Photocatalytic Cyclohexanone Oxime Synthesis from Ambient Air and KA Oil

Photocatalysis offers a sustainable alternative for cyclohexanone oxime synthesis. However, multielectron and multiproton chemical transformations and synergic C-N coupling have posed tremendous barriers. To overcome these challenges, we intimately integrate quantum dot (QD) photocatalysts with a molecular iron-polypyridine complex and achieve photocatalytic cyclohexanone oxime formation for the first time.

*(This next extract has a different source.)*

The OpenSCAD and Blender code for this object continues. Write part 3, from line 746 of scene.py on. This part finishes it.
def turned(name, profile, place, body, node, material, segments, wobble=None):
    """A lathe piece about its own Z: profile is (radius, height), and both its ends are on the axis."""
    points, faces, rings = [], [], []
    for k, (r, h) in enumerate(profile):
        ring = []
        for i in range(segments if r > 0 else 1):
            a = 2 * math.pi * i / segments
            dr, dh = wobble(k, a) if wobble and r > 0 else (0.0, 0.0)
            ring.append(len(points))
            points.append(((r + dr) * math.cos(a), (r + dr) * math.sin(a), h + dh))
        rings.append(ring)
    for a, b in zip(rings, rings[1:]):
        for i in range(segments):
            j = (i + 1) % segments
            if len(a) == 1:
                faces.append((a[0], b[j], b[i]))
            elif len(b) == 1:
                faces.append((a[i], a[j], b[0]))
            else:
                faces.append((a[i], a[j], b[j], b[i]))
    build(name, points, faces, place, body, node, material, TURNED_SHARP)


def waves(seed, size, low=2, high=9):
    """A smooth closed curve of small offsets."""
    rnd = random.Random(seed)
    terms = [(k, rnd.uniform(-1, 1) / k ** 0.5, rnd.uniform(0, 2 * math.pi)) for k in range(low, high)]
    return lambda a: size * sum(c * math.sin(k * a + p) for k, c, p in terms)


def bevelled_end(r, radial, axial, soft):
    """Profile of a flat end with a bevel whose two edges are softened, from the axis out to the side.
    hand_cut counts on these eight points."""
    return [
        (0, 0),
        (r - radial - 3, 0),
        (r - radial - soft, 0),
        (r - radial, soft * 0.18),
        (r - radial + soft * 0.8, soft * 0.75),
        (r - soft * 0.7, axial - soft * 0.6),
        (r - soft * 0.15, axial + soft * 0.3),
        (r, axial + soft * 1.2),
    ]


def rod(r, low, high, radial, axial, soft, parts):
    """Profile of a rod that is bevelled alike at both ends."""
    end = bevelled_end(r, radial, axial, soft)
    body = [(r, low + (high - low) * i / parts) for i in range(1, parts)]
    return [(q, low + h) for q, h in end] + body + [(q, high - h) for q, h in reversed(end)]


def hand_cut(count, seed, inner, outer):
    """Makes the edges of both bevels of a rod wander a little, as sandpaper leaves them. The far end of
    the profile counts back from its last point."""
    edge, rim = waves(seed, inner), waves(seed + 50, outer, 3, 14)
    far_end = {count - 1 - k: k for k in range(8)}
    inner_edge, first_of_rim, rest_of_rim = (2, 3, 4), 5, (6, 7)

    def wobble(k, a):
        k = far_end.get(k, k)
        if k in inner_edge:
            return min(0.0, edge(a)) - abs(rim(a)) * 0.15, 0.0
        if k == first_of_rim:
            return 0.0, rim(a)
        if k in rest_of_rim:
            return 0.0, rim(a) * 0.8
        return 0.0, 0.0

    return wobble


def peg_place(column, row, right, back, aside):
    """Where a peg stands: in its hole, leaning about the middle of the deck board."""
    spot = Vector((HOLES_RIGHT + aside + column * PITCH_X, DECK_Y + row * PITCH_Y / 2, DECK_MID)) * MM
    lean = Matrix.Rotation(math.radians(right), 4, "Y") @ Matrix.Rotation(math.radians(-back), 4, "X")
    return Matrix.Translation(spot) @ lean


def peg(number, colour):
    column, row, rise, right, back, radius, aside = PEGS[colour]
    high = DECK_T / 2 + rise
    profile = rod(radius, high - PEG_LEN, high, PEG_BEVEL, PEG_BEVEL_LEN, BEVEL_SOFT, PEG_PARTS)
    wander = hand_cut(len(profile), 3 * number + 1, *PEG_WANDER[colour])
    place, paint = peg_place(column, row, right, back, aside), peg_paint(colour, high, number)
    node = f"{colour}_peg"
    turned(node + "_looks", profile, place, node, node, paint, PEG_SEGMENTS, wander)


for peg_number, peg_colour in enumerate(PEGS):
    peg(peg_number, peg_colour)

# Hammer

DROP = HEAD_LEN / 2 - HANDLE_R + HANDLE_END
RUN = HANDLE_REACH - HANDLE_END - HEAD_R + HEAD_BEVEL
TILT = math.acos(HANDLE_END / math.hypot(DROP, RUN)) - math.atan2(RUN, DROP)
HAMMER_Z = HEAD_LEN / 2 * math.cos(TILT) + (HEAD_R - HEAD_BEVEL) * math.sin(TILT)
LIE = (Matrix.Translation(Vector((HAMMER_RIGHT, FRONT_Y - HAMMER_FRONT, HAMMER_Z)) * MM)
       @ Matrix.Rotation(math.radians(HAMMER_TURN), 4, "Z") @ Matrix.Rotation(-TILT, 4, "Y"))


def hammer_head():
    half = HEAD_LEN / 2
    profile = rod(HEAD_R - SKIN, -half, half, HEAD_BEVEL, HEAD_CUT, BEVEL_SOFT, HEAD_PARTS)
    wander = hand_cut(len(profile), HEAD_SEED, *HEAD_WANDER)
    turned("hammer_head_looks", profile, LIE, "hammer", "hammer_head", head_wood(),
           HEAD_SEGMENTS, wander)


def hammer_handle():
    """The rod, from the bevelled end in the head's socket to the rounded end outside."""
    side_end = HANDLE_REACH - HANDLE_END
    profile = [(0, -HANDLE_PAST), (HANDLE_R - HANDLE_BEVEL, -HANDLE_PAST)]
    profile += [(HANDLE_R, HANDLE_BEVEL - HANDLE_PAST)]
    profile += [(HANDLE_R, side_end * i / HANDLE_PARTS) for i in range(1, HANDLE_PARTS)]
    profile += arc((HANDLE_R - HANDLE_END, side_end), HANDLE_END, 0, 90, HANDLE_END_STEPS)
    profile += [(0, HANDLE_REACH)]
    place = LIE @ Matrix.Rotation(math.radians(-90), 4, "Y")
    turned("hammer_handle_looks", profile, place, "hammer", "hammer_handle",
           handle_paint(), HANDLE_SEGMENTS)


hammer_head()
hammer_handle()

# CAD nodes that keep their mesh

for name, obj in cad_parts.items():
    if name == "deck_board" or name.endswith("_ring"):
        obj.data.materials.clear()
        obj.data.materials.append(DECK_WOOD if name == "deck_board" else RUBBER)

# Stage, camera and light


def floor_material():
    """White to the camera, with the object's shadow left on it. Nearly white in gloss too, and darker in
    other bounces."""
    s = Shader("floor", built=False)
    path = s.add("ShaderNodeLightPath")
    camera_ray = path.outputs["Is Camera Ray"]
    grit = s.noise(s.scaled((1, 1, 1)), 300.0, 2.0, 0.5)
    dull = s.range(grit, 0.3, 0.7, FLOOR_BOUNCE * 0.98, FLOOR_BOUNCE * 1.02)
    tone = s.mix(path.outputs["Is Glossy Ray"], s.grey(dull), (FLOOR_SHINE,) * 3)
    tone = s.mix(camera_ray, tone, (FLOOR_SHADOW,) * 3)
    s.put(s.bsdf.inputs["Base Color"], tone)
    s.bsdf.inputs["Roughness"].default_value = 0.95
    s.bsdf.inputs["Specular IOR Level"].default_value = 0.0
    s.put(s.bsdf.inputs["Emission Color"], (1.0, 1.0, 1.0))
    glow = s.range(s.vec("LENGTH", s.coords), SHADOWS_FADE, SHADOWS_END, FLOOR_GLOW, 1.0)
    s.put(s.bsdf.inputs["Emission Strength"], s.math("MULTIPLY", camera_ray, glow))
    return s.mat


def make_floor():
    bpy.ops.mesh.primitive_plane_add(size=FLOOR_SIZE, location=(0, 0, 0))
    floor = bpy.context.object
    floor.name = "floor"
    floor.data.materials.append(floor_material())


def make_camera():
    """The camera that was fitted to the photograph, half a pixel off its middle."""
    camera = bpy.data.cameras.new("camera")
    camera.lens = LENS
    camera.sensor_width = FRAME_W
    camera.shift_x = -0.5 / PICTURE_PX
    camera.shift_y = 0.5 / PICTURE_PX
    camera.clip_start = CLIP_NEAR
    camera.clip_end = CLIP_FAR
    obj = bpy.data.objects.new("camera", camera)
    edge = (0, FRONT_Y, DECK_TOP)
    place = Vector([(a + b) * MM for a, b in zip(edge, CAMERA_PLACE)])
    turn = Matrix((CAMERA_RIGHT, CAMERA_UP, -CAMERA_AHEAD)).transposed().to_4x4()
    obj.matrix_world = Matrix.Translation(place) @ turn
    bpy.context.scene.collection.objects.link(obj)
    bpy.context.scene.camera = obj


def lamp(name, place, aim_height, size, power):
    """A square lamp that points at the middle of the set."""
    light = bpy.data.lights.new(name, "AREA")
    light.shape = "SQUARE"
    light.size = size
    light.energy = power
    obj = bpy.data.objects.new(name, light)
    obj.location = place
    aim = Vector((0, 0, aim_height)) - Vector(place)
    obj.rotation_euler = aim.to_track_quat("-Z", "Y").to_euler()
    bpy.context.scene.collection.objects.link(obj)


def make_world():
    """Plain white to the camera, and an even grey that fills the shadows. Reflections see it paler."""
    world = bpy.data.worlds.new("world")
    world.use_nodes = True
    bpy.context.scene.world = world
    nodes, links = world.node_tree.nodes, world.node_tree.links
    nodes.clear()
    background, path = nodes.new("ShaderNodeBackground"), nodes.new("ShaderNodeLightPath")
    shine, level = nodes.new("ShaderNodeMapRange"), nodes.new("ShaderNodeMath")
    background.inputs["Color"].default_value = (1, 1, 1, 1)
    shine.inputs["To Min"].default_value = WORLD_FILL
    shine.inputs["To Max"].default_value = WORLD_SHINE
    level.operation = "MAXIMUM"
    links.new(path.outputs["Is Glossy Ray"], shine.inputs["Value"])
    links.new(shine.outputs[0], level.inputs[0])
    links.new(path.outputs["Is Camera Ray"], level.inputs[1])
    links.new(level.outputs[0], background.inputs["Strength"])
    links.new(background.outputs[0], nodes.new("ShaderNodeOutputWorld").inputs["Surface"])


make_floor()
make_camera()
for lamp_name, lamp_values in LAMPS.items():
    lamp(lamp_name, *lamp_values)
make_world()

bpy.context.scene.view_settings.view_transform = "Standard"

Mechanistic studies reveal that the close contact between CdS QDs and molecular iron-polypyridine complex boosts rapid photogenerated electron transfer to drive fast and continuous NOx- reduction. Simultaneously, photogenerated holes perform cyclohexanol oxidation to cyclohexanone coordinated to CdS QDs. More strikingly, the controllable formation and coordination with NH2OH intermediate by the molecular complex enable synergic C-N coupling for cyclohexanone oxime synthesis with near-unity NOx- conversion and 82.5 ± 1.7% selectivity. Through tandem plasma-driven N2 oxidation and photocatalysis, 0.395 g of cyclohexanone oxime is obtained from ambient air and ketone-alcohol (KA) oil, which offers a competitive candidate for cyclohexanone oxime synthesis and encourages value-added nitrogenous chemical transformation from abundant resource molecules.